**Data supplied**
start
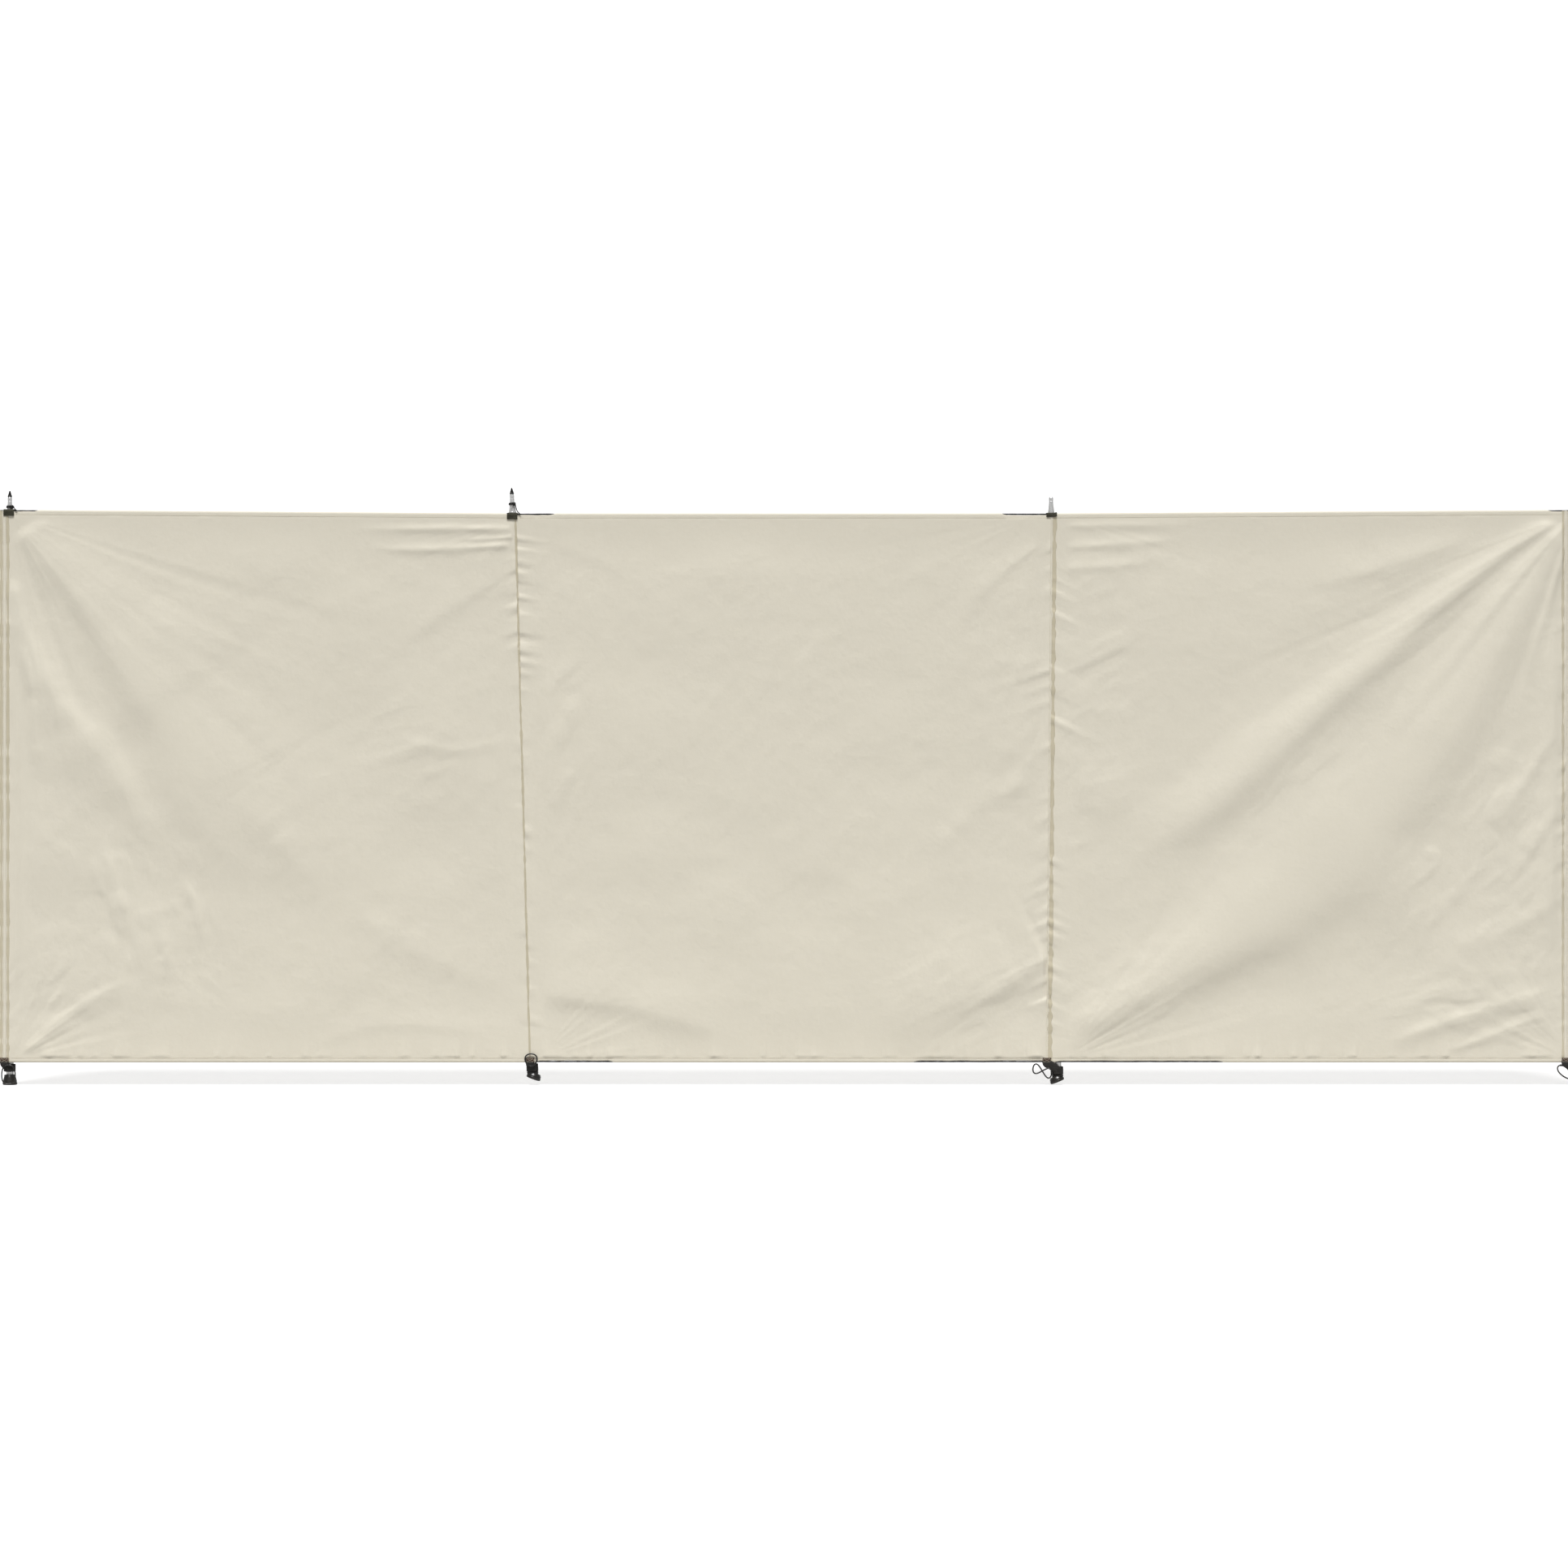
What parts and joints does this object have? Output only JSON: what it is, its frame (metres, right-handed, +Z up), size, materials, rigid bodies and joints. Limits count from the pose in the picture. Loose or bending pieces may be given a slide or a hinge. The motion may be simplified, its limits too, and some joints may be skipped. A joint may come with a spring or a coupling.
{
  "type": "beach windbreak",
  "caption": "Free-running fabric windbreak in three bays: cream panels sleeved on steel poles, with webbing tabs, peg loops and rubber feet.",
  "frame": {"origin": "centre of the flat underside of the first post's foot, on the ground", "axes": "+X along the windbreak from the first post to the fourth, +Z up, and the front faces -Y"},
  "size_m": [4.059, 0.0415, 1.524],
  "materials": {
    "cream_canvas": "plain-woven polyester with a faint sheen, creased and tensioned",
    "bright_steel": "bright plated steel",
    "black_plastic": "moulded, slightly glossy",
    "olive_webbing": "woven olive-black webbing",
    "brown_webbing": "woven brown webbing with bar stitching",
    "black_webbing": "woven black webbing",
    "black_cord": "braided black cord",
    "black_rubber": "moulded rubber with a soft gloss"
  },
  "bodies": {
    "root": {"panel_left": "cream_canvas", "panel_middle": "cream_canvas", "panel_right": "cream_canvas", "sleeve_1": "cream_canvas", "sleeve_2": "cream_canvas", "sleeve_3": "cream_canvas", "sleeve_4": "cream_canvas", "pole_1": "bright_steel", "pole_2": "bright_steel", "pole_3": "bright_steel", "pole_4": "bright_steel", "spike_1": "bright_steel", "spike_2": "bright_steel", "spike_3": "bright_steel", "spike_4": "bright_steel", "spike_cap_1": "black_plastic", "spike_cap_2": "black_plastic", "spike_cap_4": "black_plastic", "spike_tie_1": "black_cord", "spike_tie_2": "black_cord", "spike_tie_4": "black_cord", "top_tab_1": "olive_webbing", "top_tab_2": "olive_webbing", "top_tab_3": "olive_webbing", "top_tab_4": "olive_webbing", "hem_tab_1": "brown_webbing", "hem_tab_2": "brown_webbing", "hem_tab_3": "brown_webbing", "hem_tab_4": "brown_webbing", "pole_strap_1": "black_webbing", "pole_strap_2": "black_webbing", "pole_strap_3": "black_webbing", "pole_strap_4": "black_webbing", "peg_loop_1": "black_rubber", "peg_loop_2": "black_rubber", "peg_loop_3": "black_rubber", "peg_loop_4": "black_rubber", "foot_1": "black_rubber", "foot_2": "black_rubber", "foot_3": "black_rubber", "foot_4": "black_rubber", "top_cord": "black_cord", "bottom_cord": "black_cord"}
  },
  "joints": []
}
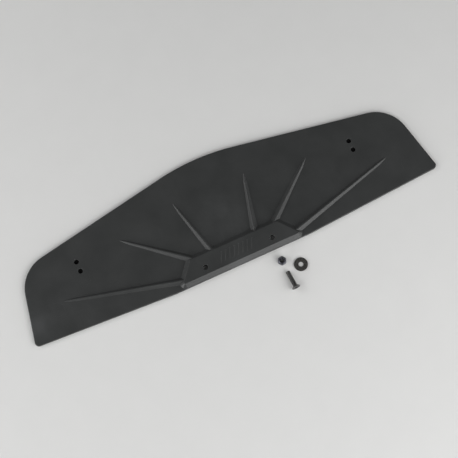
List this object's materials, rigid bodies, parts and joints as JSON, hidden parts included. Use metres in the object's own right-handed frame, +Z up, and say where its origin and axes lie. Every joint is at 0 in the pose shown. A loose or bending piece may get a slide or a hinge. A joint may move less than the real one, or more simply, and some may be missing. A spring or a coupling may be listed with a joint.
{
  "type": "radio-controlled car front spoiler plate",
  "caption": "Flat swept moulded spoiler plate with a raised mounting pad, tapering ribs and fixing holes, with a loose countersunk screw, washer and lock nut.",
  "frame": {"origin": "midway between the two pad holes, level with the plate's flat underside", "axes": "+X along the span, +Y towards the leading edge, +Z up, away from the surface the plate lies on"},
  "size_m": [0.3796, 0.1409, 0.0075],
  "materials": {
    "moulded_plastic": "fine satin grain, black glass-filled nylon",
    "blackened_steel": "black oxide with a thin oil film",
    "oiled_steel": "blackened, stamped, slightly worn at the rims",
    "blackened_nut_steel": "black oxide, bluish",
    "insert_nylon": "dark polyamide ring"
  },
  "bodies": {
    "plate": {"spoiler_plate": "moulded_plastic"},
    "screw": {"countersunk_screw": "blackened_steel"},
    "washer": {"flat_washer": "oiled_steel"},
    "nut": {"lock_nut": "blackened_nut_steel", "nut_insert": "insert_nylon"}
  },
  "joints": [
    {"name": "screw_lift", "type": "slide", "parent": "plate", "child": "screw", "axis": [0, 0, 1], "range_m": [0, 0.06]},
    {"name": "washer_lift", "type": "slide", "parent": "plate", "child": "washer", "axis": [0, 0, 1], "range_m": [0, 0.06]},
    {"name": "nut_lift", "type": "slide", "parent": "plate", "child": "nut", "axis": [0, 0, 1], "range_m": [0, 0.06]}
  ]
}
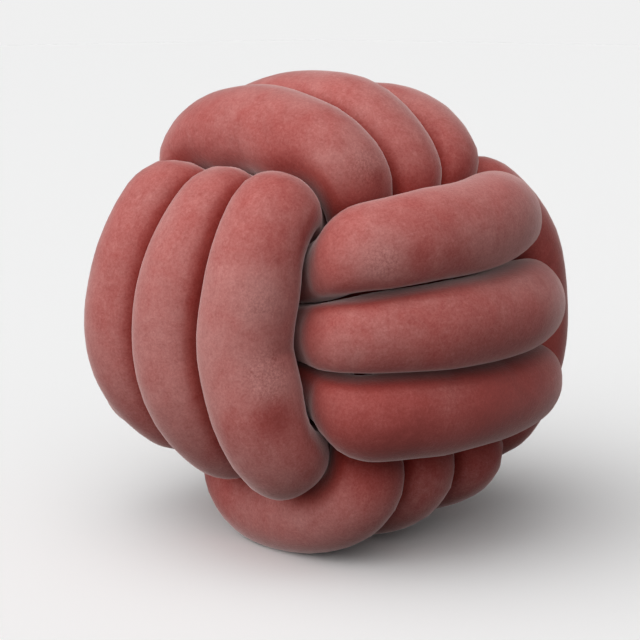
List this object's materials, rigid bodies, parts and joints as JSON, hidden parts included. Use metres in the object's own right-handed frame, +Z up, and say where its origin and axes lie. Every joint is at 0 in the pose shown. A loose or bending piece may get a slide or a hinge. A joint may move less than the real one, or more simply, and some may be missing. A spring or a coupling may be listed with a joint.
{
  "type": "round knotted cushion",
  "caption": "Round cushion tied from one long stuffed velvet tube: parallel plump strands cross each face of the ball and dive under the strands of the next face.",
  "frame": {"origin": "centre of the bounding box on the floor that the cushion rests on", "axes": "+Z up; the strands of the +X face run along Y, those of the Y faces along Z and those of the Z faces along X"},
  "size_m": [0.299, 0.3096, 0.2855],
  "materials": {
    "velvet": "soft brushed pile"
  },
  "bodies": {
    "root": {"knot_tube": "velvet"}
  },
  "joints": []
}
end
Your task is to repeat the data exactly, with nothing left out.

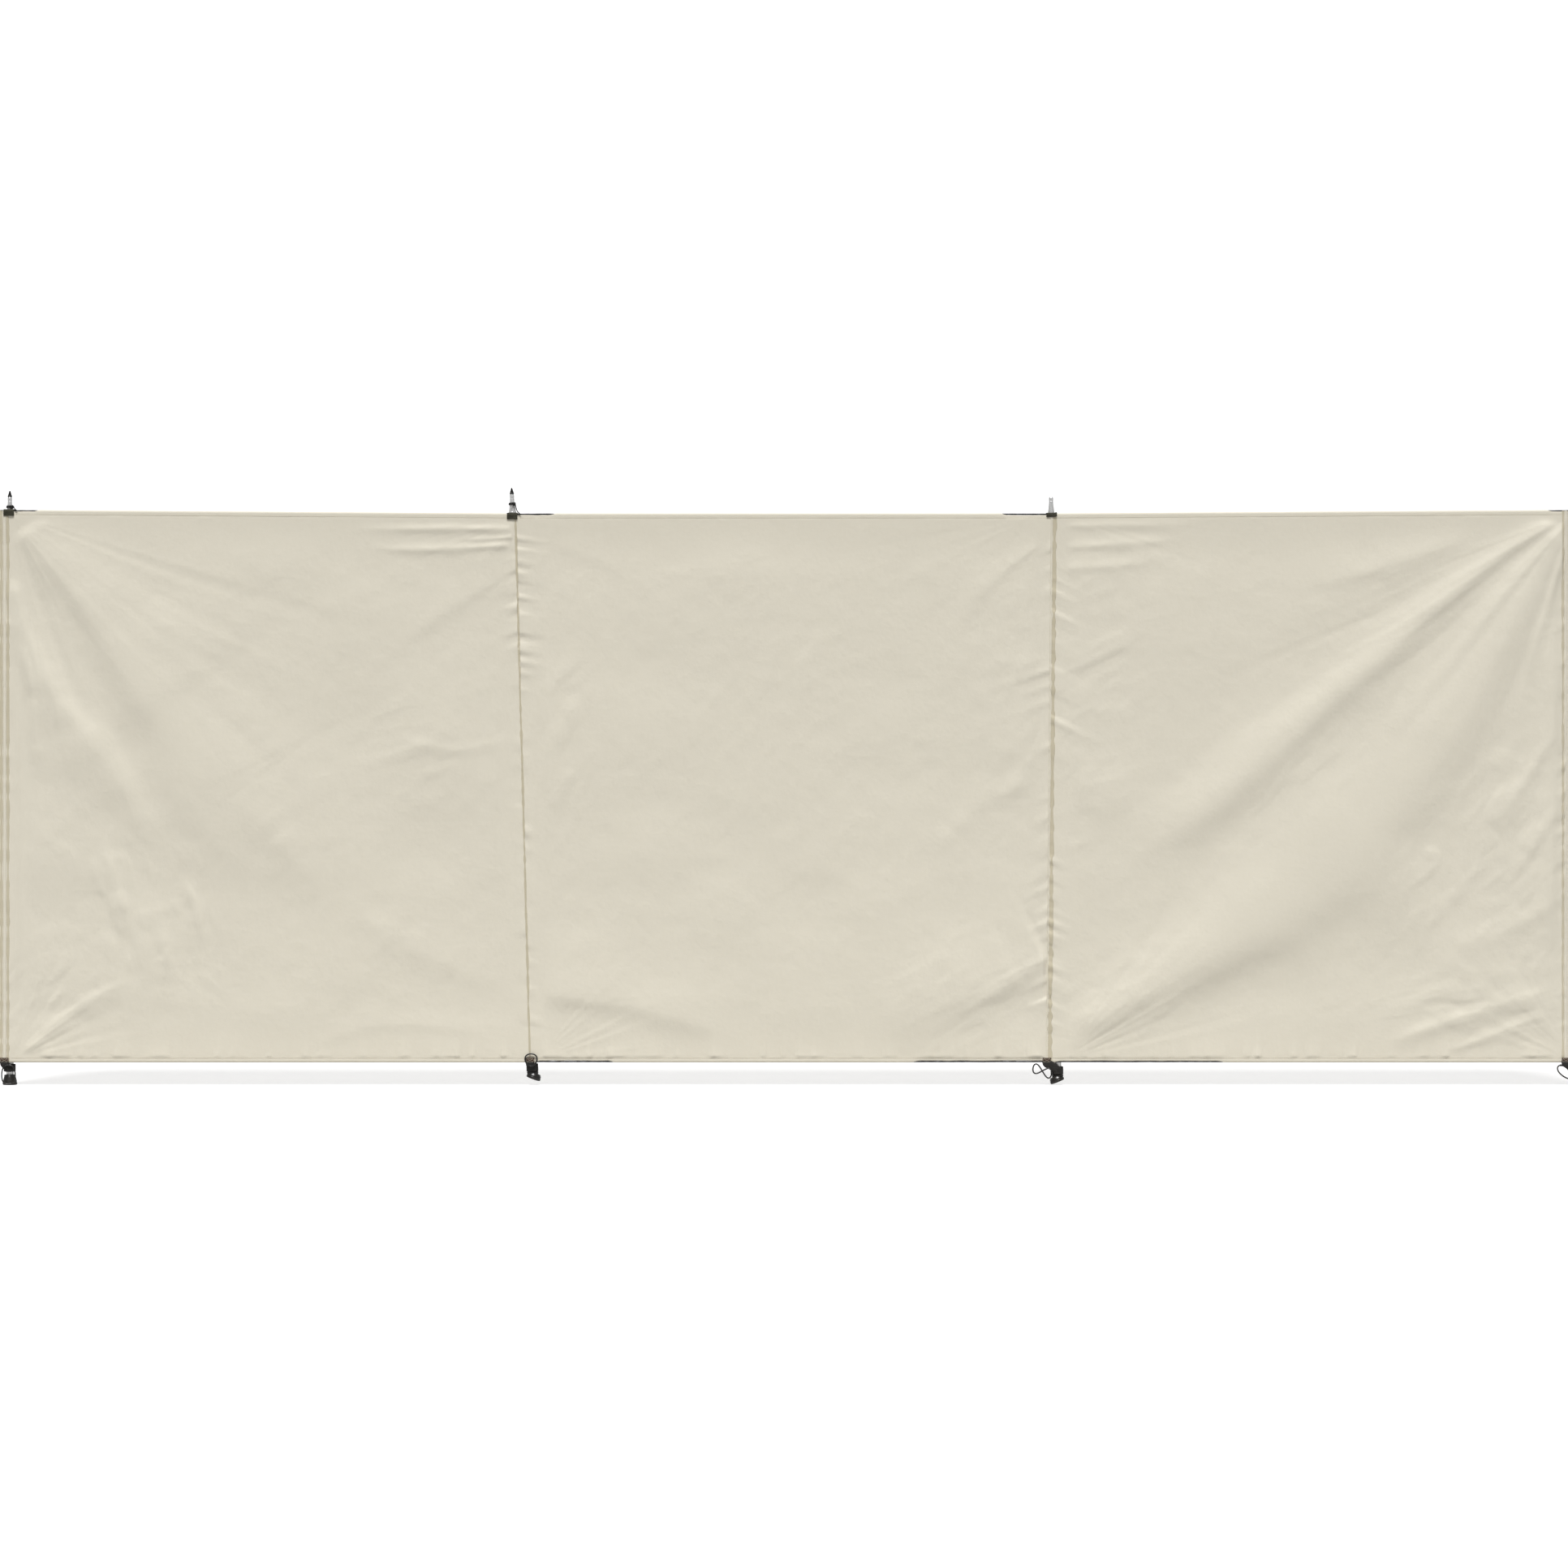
What parts and joints does this object have? Output only JSON: what it is, its frame (metres, right-handed, +Z up), size, materials, rigid bodies and joints. Limits count from the pose in the picture. Loose or bending pieces may be given a slide or a hinge. The motion may be simplified, its limits too, and some joints may be skipped. A joint may come with a spring or a coupling.
{
  "type": "beach windbreak",
  "caption": "Free-running fabric windbreak in three bays: cream panels sleeved on steel poles, with webbing tabs, peg loops and rubber feet.",
  "frame": {"origin": "centre of the flat underside of the first post's foot, on the ground", "axes": "+X along the windbreak from the first post to the fourth, +Z up, and the front faces -Y"},
  "size_m": [4.059, 0.0415, 1.524],
  "materials": {
    "cream_canvas": "plain-woven polyester with a faint sheen, creased and tensioned",
    "bright_steel": "bright plated steel",
    "black_plastic": "moulded, slightly glossy",
    "olive_webbing": "woven olive-black webbing",
    "brown_webbing": "woven brown webbing with bar stitching",
    "black_webbing": "woven black webbing",
    "black_cord": "braided black cord",
    "black_rubber": "moulded rubber with a soft gloss"
  },
  "bodies": {
    "root": {"panel_left": "cream_canvas", "panel_middle": "cream_canvas", "panel_right": "cream_canvas", "sleeve_1": "cream_canvas", "sleeve_2": "cream_canvas", "sleeve_3": "cream_canvas", "sleeve_4": "cream_canvas", "pole_1": "bright_steel", "pole_2": "bright_steel", "pole_3": "bright_steel", "pole_4": "bright_steel", "spike_1": "bright_steel", "spike_2": "bright_steel", "spike_3": "bright_steel", "spike_4": "bright_steel", "spike_cap_1": "black_plastic", "spike_cap_2": "black_plastic", "spike_cap_4": "black_plastic", "spike_tie_1": "black_cord", "spike_tie_2": "black_cord", "spike_tie_4": "black_cord", "top_tab_1": "olive_webbing", "top_tab_2": "olive_webbing", "top_tab_3": "olive_webbing", "top_tab_4": "olive_webbing", "hem_tab_1": "brown_webbing", "hem_tab_2": "brown_webbing", "hem_tab_3": "brown_webbing", "hem_tab_4": "brown_webbing", "pole_strap_1": "black_webbing", "pole_strap_2": "black_webbing", "pole_strap_3": "black_webbing", "pole_strap_4": "black_webbing", "peg_loop_1": "black_rubber", "peg_loop_2": "black_rubber", "peg_loop_3": "black_rubber", "peg_loop_4": "black_rubber", "foot_1": "black_rubber", "foot_2": "black_rubber", "foot_3": "black_rubber", "foot_4": "black_rubber", "top_cord": "black_cord", "bottom_cord": "black_cord"}
  },
  "joints": []
}
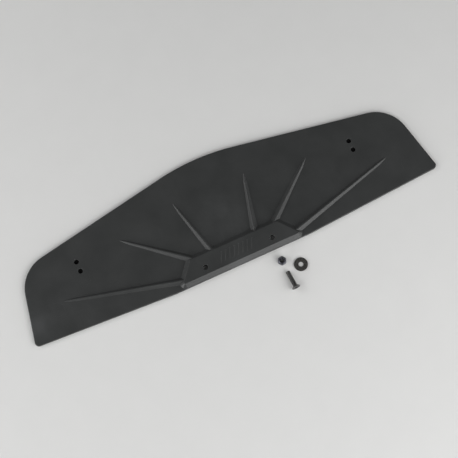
List this object's materials, rigid bodies, parts and joints as JSON, hidden parts included. Use metres in the object's own right-handed frame, +Z up, and say where its origin and axes lie. Every joint is at 0 in the pose shown. A loose or bending piece may get a slide or a hinge. A joint may move less than the real one, or more simply, and some may be missing. A spring or a coupling may be listed with a joint.
{
  "type": "radio-controlled car front spoiler plate",
  "caption": "Flat swept moulded spoiler plate with a raised mounting pad, tapering ribs and fixing holes, with a loose countersunk screw, washer and lock nut.",
  "frame": {"origin": "midway between the two pad holes, level with the plate's flat underside", "axes": "+X along the span, +Y towards the leading edge, +Z up, away from the surface the plate lies on"},
  "size_m": [0.3796, 0.1409, 0.0075],
  "materials": {
    "moulded_plastic": "fine satin grain, black glass-filled nylon",
    "blackened_steel": "black oxide with a thin oil film",
    "oiled_steel": "blackened, stamped, slightly worn at the rims",
    "blackened_nut_steel": "black oxide, bluish",
    "insert_nylon": "dark polyamide ring"
  },
  "bodies": {
    "plate": {"spoiler_plate": "moulded_plastic"},
    "screw": {"countersunk_screw": "blackened_steel"},
    "washer": {"flat_washer": "oiled_steel"},
    "nut": {"lock_nut": "blackened_nut_steel", "nut_insert": "insert_nylon"}
  },
  "joints": [
    {"name": "screw_lift", "type": "slide", "parent": "plate", "child": "screw", "axis": [0, 0, 1], "range_m": [0, 0.06]},
    {"name": "washer_lift", "type": "slide", "parent": "plate", "child": "washer", "axis": [0, 0, 1], "range_m": [0, 0.06]},
    {"name": "nut_lift", "type": "slide", "parent": "plate", "child": "nut", "axis": [0, 0, 1], "range_m": [0, 0.06]}
  ]
}
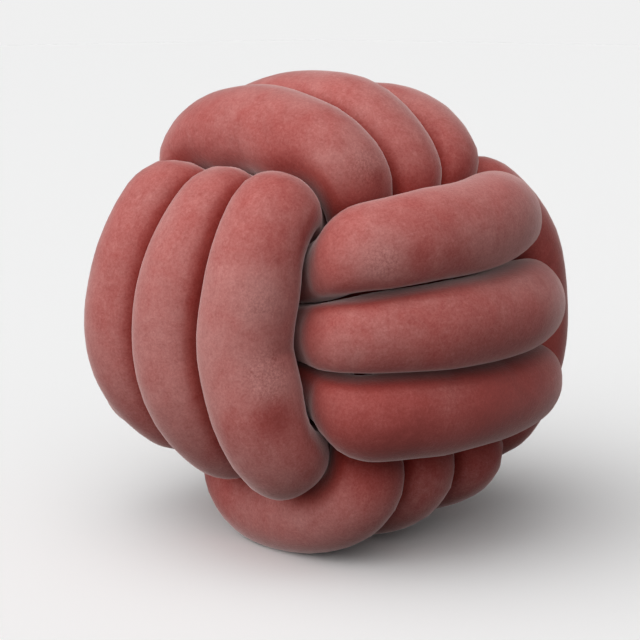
List this object's materials, rigid bodies, parts and joints as JSON, hidden parts included. Use metres in the object's own right-handed frame, +Z up, and say where its origin and axes lie. Every joint is at 0 in the pose shown. A loose or bending piece may get a slide or a hinge. A joint may move less than the real one, or more simply, and some may be missing. A spring or a coupling may be listed with a joint.
{
  "type": "round knotted cushion",
  "caption": "Round cushion tied from one long stuffed velvet tube: parallel plump strands cross each face of the ball and dive under the strands of the next face.",
  "frame": {"origin": "centre of the bounding box on the floor that the cushion rests on", "axes": "+Z up; the strands of the +X face run along Y, those of the Y faces along Z and those of the Z faces along X"},
  "size_m": [0.299, 0.3096, 0.2855],
  "materials": {
    "velvet": "soft brushed pile"
  },
  "bodies": {
    "root": {"knot_tube": "velvet"}
  },
  "joints": []
}